OSdev tooling continued

This month I spent honing the tooling story. Partially it was driven by the desire to Rewrite All the Things in Rust, and partially by my attempt to integrate all the tooling in a convenient for me way to do things.

Along the way I've done some refactoring and added support for Raspberry Pi 4-specific code.


Almost entire December I spent working on a chainloader - a piece of software that, once written to an SD card will boot the Raspberry Pi board, set up a serial connection with the host machine and load the latest version of the kernel from it. This removes the need for writing new kernels onto the SD card, which gets really annoying after you do it first ten times. It also shortens the debug cycle - you only need to cycle power on the board after you've built yourself an updated kernel version.

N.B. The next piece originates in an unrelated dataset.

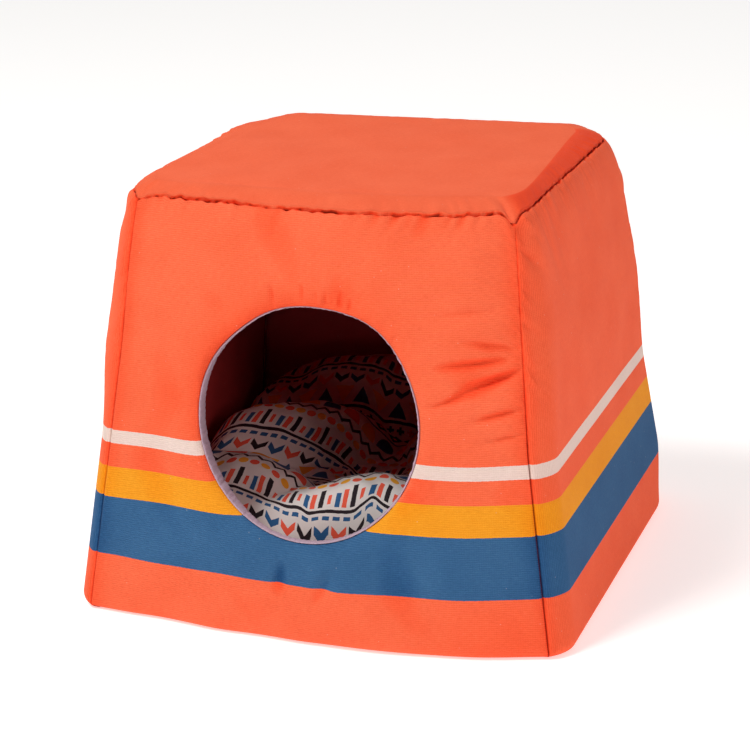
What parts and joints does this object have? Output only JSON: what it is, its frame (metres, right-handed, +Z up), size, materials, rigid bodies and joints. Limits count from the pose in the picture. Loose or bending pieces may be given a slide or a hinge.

I called the chainloader chainboot. Chainofcommand is the name of the host-side application which listens for the commands from the board serial port and uploads new kernel to the board.

Chainboot is based on the UART chainloader example by Andre Richter, and chainofcommand is largely influenced by the raspbootin's raspbootcom.

Andre's chainloader example uses a miniterm.rb - Ruby-based app, which works less then ideal on my current macOS, the typical invocation looking like:

❯ ruby miniterm.rb
Could not find gem 'colorize' in any of the gem sources listed in your Gemfile.
Run `bundle install` to install missing gems.

rust-raspi3-OS-tutorials/common/serial on  master [$?] via 💎 v2.6.8
❯ bundle install
Failed to execute process '/usr/local/bin/bundle'. Reason:
The file '/usr/local/bin/bundle' specified the interpreter '/System/Library/Frameworks/Ruby.framework/Versions/2.3/usr/bin/ruby', which is not an executable command.

Yes, that's a ruby 2.6 asking for non-existing ruby 2.3 while ruby 3.0 is actually installed via homebrew. And I have zero desire to work on fixing that.

chainofcommand is a pure Rust binary implementing a similar chainloading protocol. New feature I've added is the kernel checksum calculation using seahash crate (which has a no_std implementation, used on the board side).

Nucleus code refactoring

Adding a chainloader required some shared code between the regular kernel and the loader. I've extracted the shared implementations into the "machine" crate, which is now consumed by the binaries for the nucleus (the nanokernel) and chainboot (the chainloader).

Since QEMU does not support raspi4 I've had to split support code into two sections and gated them via cargo features - at first I wanted to go with more complicated board + chipset configuration option, but it seems passing --cfg parameters to rustc from cargo is not that easy to set up and it lacks flexibility (I would need to rewrite the .cargo/config.toml each time with a set of selected cfg options), so I've settled with much simpler gate features named rpi3 and rpi4. The hardware build defaults to rpi4 and the QEMU build automatically chooses rpi3, very convenient.

In the chainloader boot code I've attempted to do the same trick that I did with nucleus and boot entirely in Rust without a single line of assembly. Unfortunately, that didn't work, because chainloader needs to relocate itself from the address it was loaded to. That is tricky to pull off with the way that Rust (and C for that matter) work with linker symbols. In assembly file these addresses are directly patched by the linker, in Rust it goes through additional relocatable indirection and makes it impossible to access this data correctly.

So I had to settle for pure assembly implementation, however I've improved upon the version that Andre did. I now calculate and pass up the maximum allowed kernel size, and Rust code checks this size before loading a new kernel. It thus protects itself from being accidentally overwritten.

I've also improved the code layout organization - compared to the original I've set linker address for the relocation code (the one written in assembly) to exactly match the load address 0x80000, so it does not technically need to be position-independent and I might with a few tricks and assumptions actually make it work in pure Rust without assembly in the end.

While doing all his I accidentally broke my serial port implementation, so this New Year's eve I'll be spending bisecting my branches to find where exactly it broke. Happy New Year!

Update 2022-01-04: Fixed and it's alive!